The logarithmic equation contains three logarithmic terms but each term contains three different bases and also having a number a commonly. The logarithmic equation cannot be solved if it is in this form.

However, it is can transformed in another form to make all three logarithm terms to have same base. Use change of base rule of logarithm to do it.

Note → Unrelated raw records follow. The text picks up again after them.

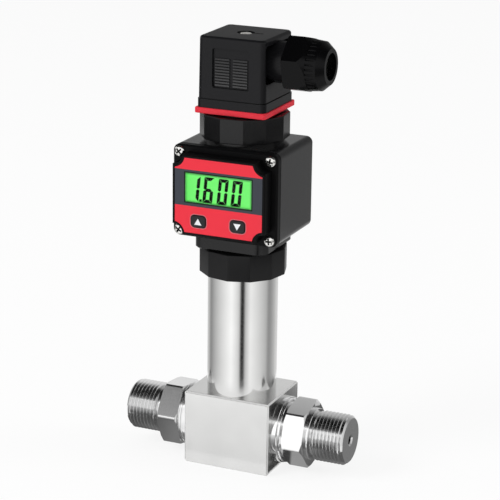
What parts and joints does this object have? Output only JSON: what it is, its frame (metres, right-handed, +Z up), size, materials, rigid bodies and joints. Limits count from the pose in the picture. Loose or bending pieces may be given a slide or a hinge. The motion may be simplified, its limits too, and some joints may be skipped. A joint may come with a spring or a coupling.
{
  "type": "pressure transmitter",
  "caption": "Pressure transmitter with a steel manifold block and threaded side ports, a display head with push keys, and a plug connector with a cable gland on top.",
  "frame": {"origin": "centre of the manifold block's flat bottom face, under the sensor tube's axis", "axes": "+Z up along the sensor tube, +X towards the right-hand port and the cable gland, -Y towards the front of the display"},
  "size_m": [0.0936, 0.0417, 0.1733],
  "materials": {
    "stainless_steel": "ground and turned stainless steel",
    "cell_steel": "turned steel",
    "gold_pin": "plated pins",
    "seal_rubber": "black sealing rubber",
    "nylon_white": "natural nylon",
    "circuit_board": "green board lacquer",
    "chip_plastic": "moulded chip resin",
    "lead_sheath": "sleeved leads",
    "black_nylon": "black moulded plastic with a satin sheen",
    "faceplate_print": "printed red and slate film",
    "clear_pane": "clear acrylic",
    "lcd_green": "green lit display glass",
    "key_plastic": "black key plastic",
    "contact_nylon": "black glass-filled nylon",
    "brass": "tinned brass",
    "red_silicone": "red silicone rubber",
    "connector_nylon": "black glass-filled nylon",
    "bright_screw": "bright nickel plate"
  },
  "bodies": {
    "transmitter_body": {"manifold_block": "stainless_steel", "port_fitting_left": "stainless_steel", "port_fitting_right": "stainless_steel", "pressure_cell": "cell_steel", "cell_pins": "gold_pin", "cell_ring_left": "seal_rubber", "cell_ring_right": "seal_rubber", "sensor_tube": "stainless_steel", "board_holder": "nylon_white", "amplifier_board": "circuit_board", "board_chips": "chip_plastic", "cell_leads": "lead_sheath"},
    "coupling_nut": {"coupling_nut": "black_nylon"},
    "display_head": {"display_housing": "black_nylon", "stub_ring": "seal_rubber", "retaining_ring": "cell_steel", "cover_gasket": "seal_rubber", "front_cover": "black_nylon", "faceplate": "faceplate_print", "lcd_window": "clear_pane", "lcd_module": "lcd_green", "display_board": "circuit_board", "key_switch_up": "chip_plastic", "key_switch_down": "chip_plastic", "cover_screw_1": "bright_screw", "cover_screw_2": "bright_screw", "cover_screw_3": "bright_screw", "cover_screw_4": "bright_screw", "head_leads": "lead_sheath", "contact_base": "contact_nylon", "screw_insert": "brass", "blade_line": "brass", "blade_load": "brass", "blade_spare": "brass", "blade_earth": "brass"},
    "contact_nut": {"contact_nut": "black_nylon"},
    "button_up": {"button_up": "key_plastic"},
    "button_down": {"button_down": "key_plastic"},
    "connector": {"profile_gasket": "red_silicone", "connector_housing": "connector_nylon", "terminal_block": "contact_nylon", "terminal_screw_1": "bright_screw", "terminal_screw_2": "bright_screw", "terminal_screw_3": "bright_screw", "terminal_screw_4": "bright_screw", "gland_seal": "seal_rubber", "gland_thrust_ring": "nylon_white"},
    "fixing_screw": {"fixing_screw": "bright_screw"},
    "gland_nut": {"gland_nut": "connector_nylon"}
  },
  "joints": [
    {"name": "coupling_nut_turn", "type": "hinge", "parent": "transmitter_body", "child": "coupling_nut", "pos_m": [0, 0, 0.084], "axis": [0, 0, 1], "continuous": true},
    {"name": "head_swivel", "type": "hinge", "parent": "transmitter_body", "child": "display_head", "pos_m": [0, 0, 0.084], "axis": [0, 0, 1], "range_deg": [-165, 165]},
    {"name": "contact_nut_turn", "type": "hinge", "parent": "display_head", "child": "contact_nut", "pos_m": [0, 0, 0.137], "axis": [0, 0, 1], "continuous": true},
    {"name": "button_up_press", "type": "slide", "parent": "display_head", "child": "button_up", "axis": [0, 1, 0], "range_m": [0, 0.0005], "stiffness_N_per_m": 600},
    {"name": "button_down_press", "type": "slide", "parent": "display_head", "child": "button_down", "axis": [0, 1, 0], "range_m": [0, 0.0005], "stiffness_N_per_m": 600},
    {"name": "connector_lift", "type": "slide", "parent": "display_head", "child": "connector", "axis": [0, 0, 1], "range_m": [0, 0.02]},
    {"name": "fixing_screw_turn", "type": "hinge", "parent": "connector", "child": "fixing_screw", "pos_m": [0, 0, 0.17], "axis": [0, 0, 1], "continuous": true},
    {"name": "gland_nut_turn", "type": "hinge", "parent": "connector", "child": "gland_nut", "pos_m": [0.025, 0, 0.1623], "axis": [1, 0, 0], "continuous": true}
  ]
}
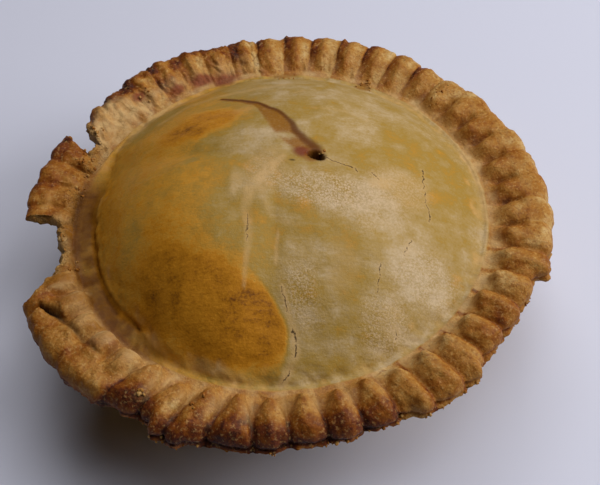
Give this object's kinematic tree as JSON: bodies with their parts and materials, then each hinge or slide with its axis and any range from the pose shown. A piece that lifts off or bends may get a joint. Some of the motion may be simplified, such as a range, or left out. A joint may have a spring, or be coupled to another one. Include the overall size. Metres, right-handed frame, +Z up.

$\implies$ $2 \times \dfrac{1}{\log_{a} x}$ $+$ $\dfrac{1}{\log_{a} ax}$ $+$ $3 \times \dfrac{1}{\log_{a} a^2x}$ $=$ $0$

$\implies$ $\dfrac{2}{\log_{a} x}$ $+$ $\dfrac{1}{\log_{a} ax}$ $+$ $\dfrac{3}{\log_{a} a^2x}$ $=$ $0$

###### Step: 2

The denominators of second and third terms of terms of this equation expresses logarithm of product of two numbers. It can be expanded by using the product rule of logarithms.

$\implies$ $\dfrac{2}{\log_{a} x}$ $+$ $\dfrac{1}{\log_{a} a + \log_{a} x}$ $+$ $\dfrac{3}{\log_{a} a^2 + \log_{a} x}$ $=$ $0$

###### Step: 3

There is a logarithmic term in the denominator of the second term of this equation and it is the logarithm of the base. Its value is one as per log of base rule.

There is a logarithmic term in the denominator of the third term and it contains logarithm of an exponential term. It can be simplified by applying the power rule of the logarithm.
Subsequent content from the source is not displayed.